In addition, we denote by \(D_{t}^{H,k}\) the iteration of the derivative operator for any integer \(k\geq1\). The Sobolev space \({\mathbb {D}}^{k,p}\) is the closure of \(\mathcal{S}\) with respect to the norm, for any \(p\geq1\) ( denotes the tensor product),
$$\begin{aligned} \Vert F\Vert _{k,p}^{p}=\mathbb{E}\vert F\vert ^{p}+\mathbb{E}\sum_{j=1}^{k}{ \bigl\Vert D_{t}^{H,j}F\bigr\Vert _{\mathcal{H}^{\bigotimes j}}^{p}}. \end{aligned}$$
Similarly, for a Hilbert space U, we denote by \({\mathbb {D}}^{k,p}(U)\) the corresponding Sobolev space of U-valued random variables. For any \(p>0\) we denote by \({\mathbb{D}}^{1,p}(\vert \mathcal{H}\vert )\) the subspace of \({\mathbb{D}}^{1,p}(\mathcal{H})\) formed by the elements h such that \(h\in \vert \mathcal{H}\vert \).

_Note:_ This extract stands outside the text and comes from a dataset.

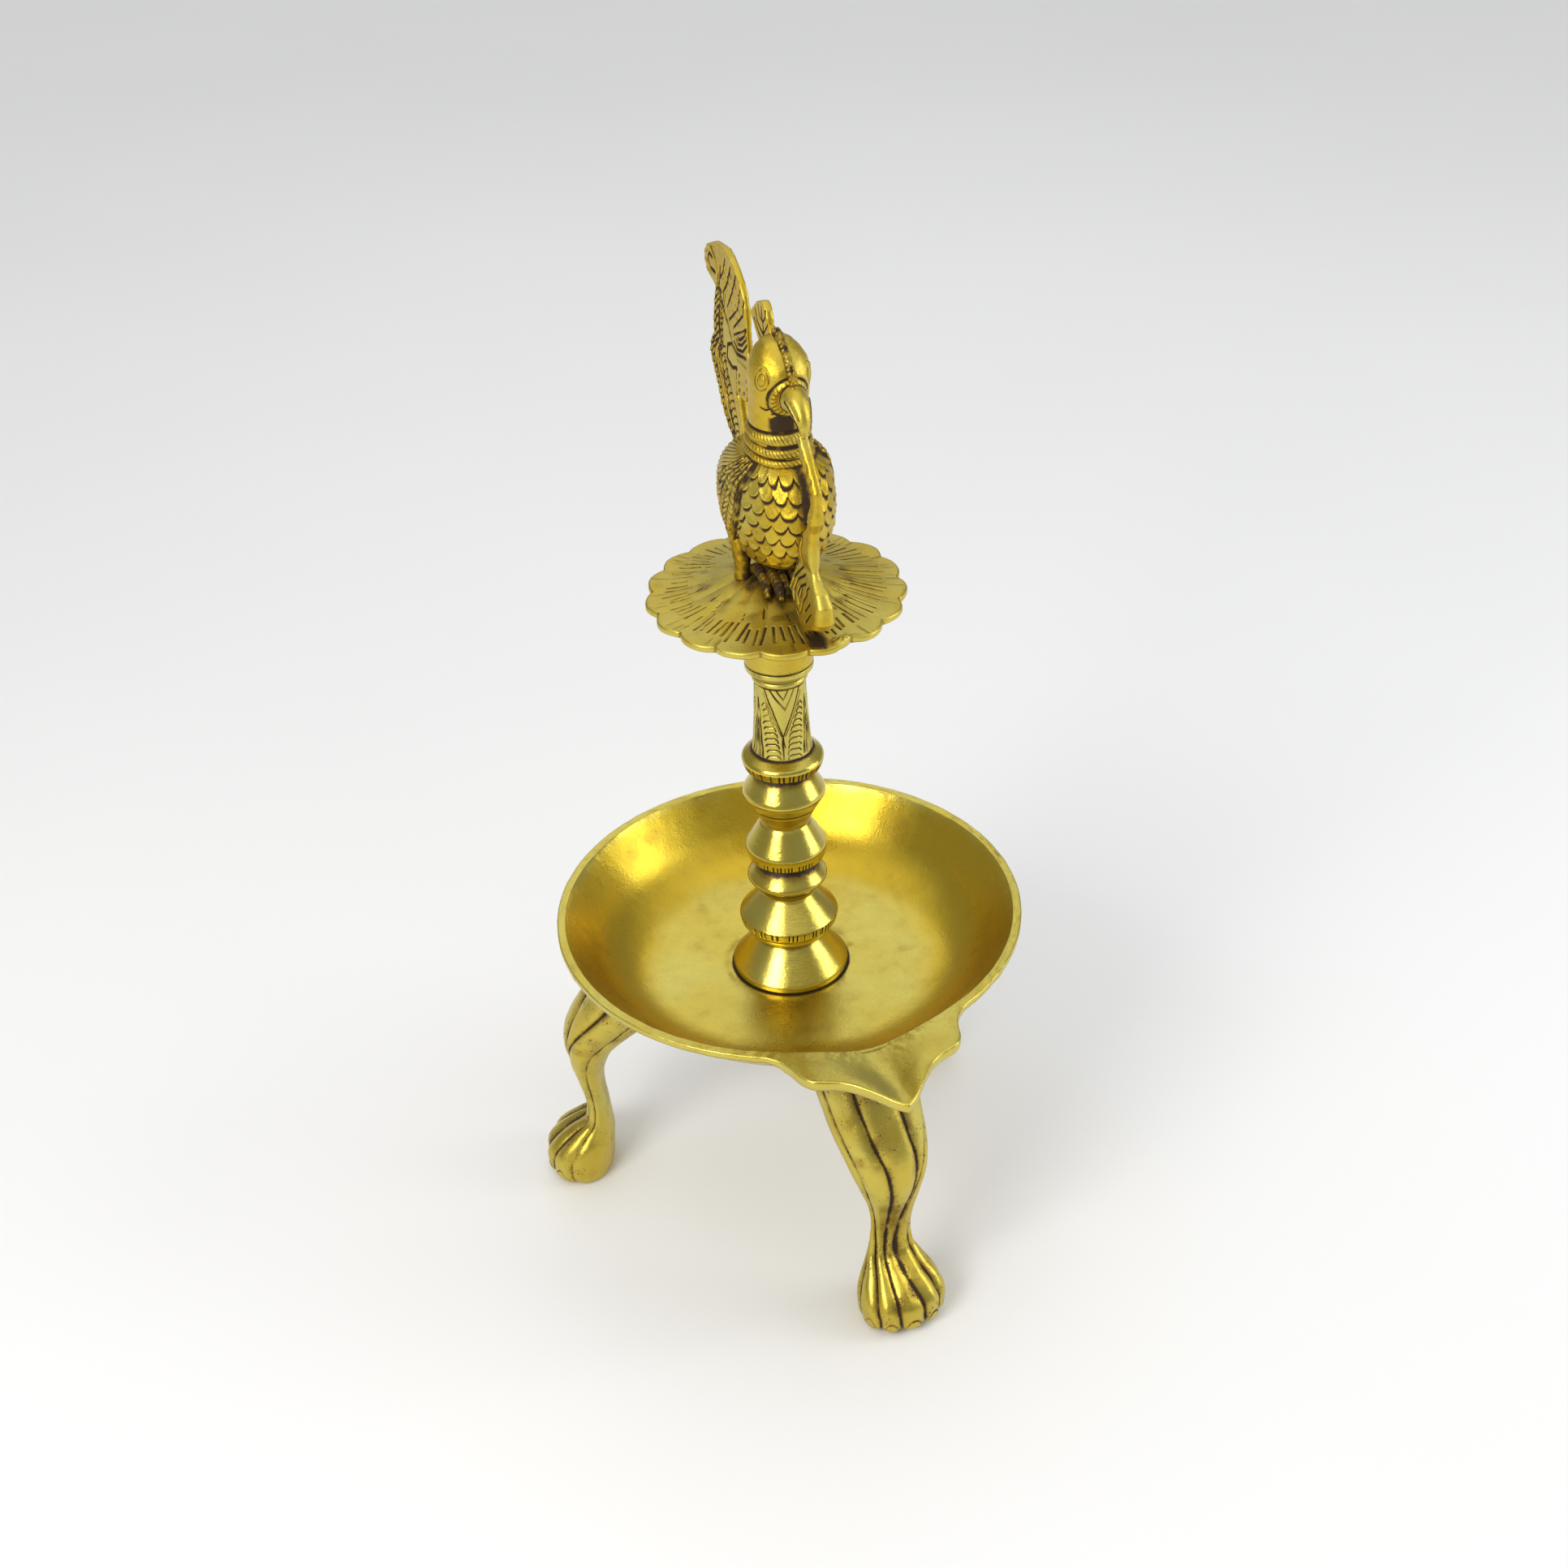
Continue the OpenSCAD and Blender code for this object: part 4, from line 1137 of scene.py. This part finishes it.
def tailStrokes():
    # lines along the back edge, and the beads between them
    edge = np.array(tailBack)[2:13]
    strokes = []
    for inset, wide in ((2.3, 0.28), (4.7, 0.34), (7.2, 0.26), (8.4, 0.2)):
        strokes.append(([(x + inset, z) for x, z in edge], wide))
    for k in range(17):
        z = beadFoot + beadStep * k
        x = np.interp(z, edge[:, 1], edge[:, 0])
        strokes += [([(x + inset, z - 1.0), (x + inset + 2.0, z + 0.6)], 0.26) for inset in (0.3, 2.6)]
    # feathers that fan from the middle line towards the front edge
    middleLine = [(-24.5, 264), (-27.5, 274), (-32, 284), (-35, 290), (-36.2, 300), (-35.0, 312), (-33, 319)]
    strokes += [(middleLine, 0.32),
                ([(-20.5, 266), (-22.5, 274), (-25.5, 281), (-29.5, 287), (-32.5, 292)], 0.28),
                ([(-25.6, 298.3), (-28.1, 302.3), (-30.7, 305.2), (-33.4, 308.5)], 0.38)]
    strokes += [([(-35.4, 297.0 + 2.0 * k), (-33.2, 295.1 + 2.0 * k)], 0.24) for k in range(9)]
    lineX, lineZ = np.array(middleLine[:5]).T
    for k in range(13):
        z = 268.0 + 2.1 * k
        x = np.interp(z, lineZ, lineX)
        strokes.append(([(x + 0.7, z), (x + 2.0, z + 1.5), (x + 3.8, z + 1.9)], 0.2))
        strokes.append(([(x - 0.7, z), (x - 1.9, z + 1.3)], 0.2))
    for feather in ([(-20.5, 320.2), (-23.4, 314.9), (-28.6, 308.6)],
                    [(-17.4, 317.0), (-19.6, 311.0), (-27.4, 305.0)],
                    [(-14.6, 315.5), (-15.6, 310.4), (-24.0, 303.8)],
                    [(-24.5, 321.5), (-27.6, 316.0), (-31.6, 311.6)],
                    [(-28.5, 322.6), (-31.0, 318.0), (-34.0, 315.0)]):
        strokes.append((feather, 0.30))
        (x0, z0), _, (x2, z2) = feather
        for t in (0.2, 0.45, 0.7):
            x, z = x0 + (x2 - x0) * t, z0 + (z2 - z0) * t
            strokes.append(([(x + 0.4, z + 0.6), (x + 1.5, z - 1.1)], 0.2))
    # nested loops above the little scroll
    for widen in (0, 1.8, 3.4):
        strokes.append(([(-11.4 - widen * 0.5, 309.0 - widen * 0.4),
                         (-12.6 - widen * 0.8, 303.0 + widen * 0.4),
                         (-17.0 - widen * 0.3, 299.0 + widen), (-21.4 + widen * 0.3, 298.0 + widen),
                         (-24.0 + widen, 299.6 + widen * 0.7)], 0.32))
    strokes += [([(-24.0, 301.6), (-16.0, 305.6), (-9.6, 309.2)], 0.24),
                ([(-30.1, 293.3), (-29.6, 296.6), (-26.4, 298.0), (-21.5, 296.6), (-14.6, 297.8)], 0.40),
                ([(-30.4, 292.5), (-26.0, 290.9), (-21.6, 292.3)], 0.40),
                ([(-22.4, 291.6), (-22.0, 284.0)], 0.30)]
    # hooked top
    strokes += [([(-38.0, 315.4), (-41.8, 315.6), (-43.6, 317.8), (-42.0, 320.0), (-39.6, 319.4)], 0.36),
                ([(-36.5, 312.0), (-35.2, 316.0), (-36.8, 320.0), (-40.0, 322.3)], 0.30)]
    dots = ((-19.6, 291.0), (-19.9, 288.6), (-19.6, 286.4), (-13.4, 291.6), (-13.0, 289.4), (-15.8, 286.9))
    strokes += [([(x, z), (x + 0.15, z + 0.1)], 0.42) for x, z in dots]
    return strokes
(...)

Biagini et al. [14], Alos, Mazet and Nualart [24], Hu and Øksendal [9] have given more details as regards the fBm.

Lemma 1

Let \(u(t)\) be a stochastic process in the space \({\mathbb{D}}^{1,2}(\vert \mathcal{H}\vert )\), satisfying
$$\begin{aligned} \int_{0}^{T} { \int_{0}^{T} {\bigl\vert {D_{s}^{H}u( t)} \bigr\vert {{\vert {t - s} \vert }^{2H - 2}}\,ds\,dt} } < \infty, \end{aligned}$$
then the symmetric integral coincides with the forward and backward integrals (P159,[14]).

Definition 2

The space \(\mathcal{L}_{\varphi}[0,T]\) of integrands is defined as the family of stochastic processes \(u(t)\) on \([0,T]\), such that \(\mathbb{E}\Vert {u( t)} \Vert _{\varphi}^{2} < \infty\), \(u(t)\) is φ-differentiable, the trace of \(D_{s}^{\varphi}u( t)\) exists, \(0 \le s \le T\), \(0 \le t \le T\), and
$$\begin{aligned} \mathbb{E} \int_{0}^{T} { \int_{0}^{T} {{{\bigl[ {D_{t}^{\varphi}u( s)} \bigr]}^{2}}\,ds\,dt} } < \infty, \end{aligned}$$
and for each sequence of partitions \(( {{\pi_{n}},n \in\mathbb{N}})\) such that \(\vert {{\pi_{n}}} \vert \to0\) as \(n \to\infty\),
$$\begin{aligned} \sum_{i = 0}^{n - 1} {\mathbb{E} \biggl[ { \int_{t_{i}^{( n)}}^{t_{i + 1}^{( n)}} { \int_{t_{j}^{( n)}}^{t_{j + 1}^{( n)}} {\bigl\vert {D_{s}^{\varphi}u^{\pi}\bigl(t_{i}^{( n)}\bigr) D_{t}^{\varphi}u^{\pi}\bigl(t_{j}^{( n)}\bigr) -D_{s}^{\varphi}{u(t)}D_{t}^{\varphi}{u(s)}} \bigr\vert \,ds\,dt} } } \biggr]} \end{aligned}$$
$$\begin{aligned} \mathbb{E}\bigl[ {\bigl\Vert {{u^{\pi}} - u} \bigr\Vert _{\varphi}^{2}} \bigr] \end{aligned}$$
tend to 0 as \(n\to\infty\), where \({\pi_{n}} = t_{0}^{( n)} < t_{1}^{( n)} < \cdots < t_{n - 1}^{( n)} < t_{n}^{( n)} = T\).

Lemma 3

Let \(B^{H}(t)\) be a fBm with \(\frac{1}{2}< H<1\), and \(u(t)\) be a stochastic process in \({{\mathbb{D}}^{1,2}}( {\vert \mathcal{H} \vert }) \cap {\mathcal{L}_{\varphi}}[ {0,T} ]\), then for every \(T<\infty\),
$$\begin{aligned} \mathbb{E} { \biggl[ { \int_{0}^{T} {u( s)\,{d^{\circ}} {B^{H}}( s)} } \biggr]^{2}} \le2H{T^{2H - 1}} \mathbb{E} \biggl[ { \int_{0}^{T} {{{ \bigl\vert {u( s)}\bigr\vert }^{2}}\,ds} } \biggr] + 4T\mathbb{E} \int_{0}^{T} \bigl[{D_{s}^{\varphi}u( s)\bigr]^{2}\,ds}. \end{aligned}$$
The detailed proof of Lemma  3 can be found in the authors’ previous work [2830].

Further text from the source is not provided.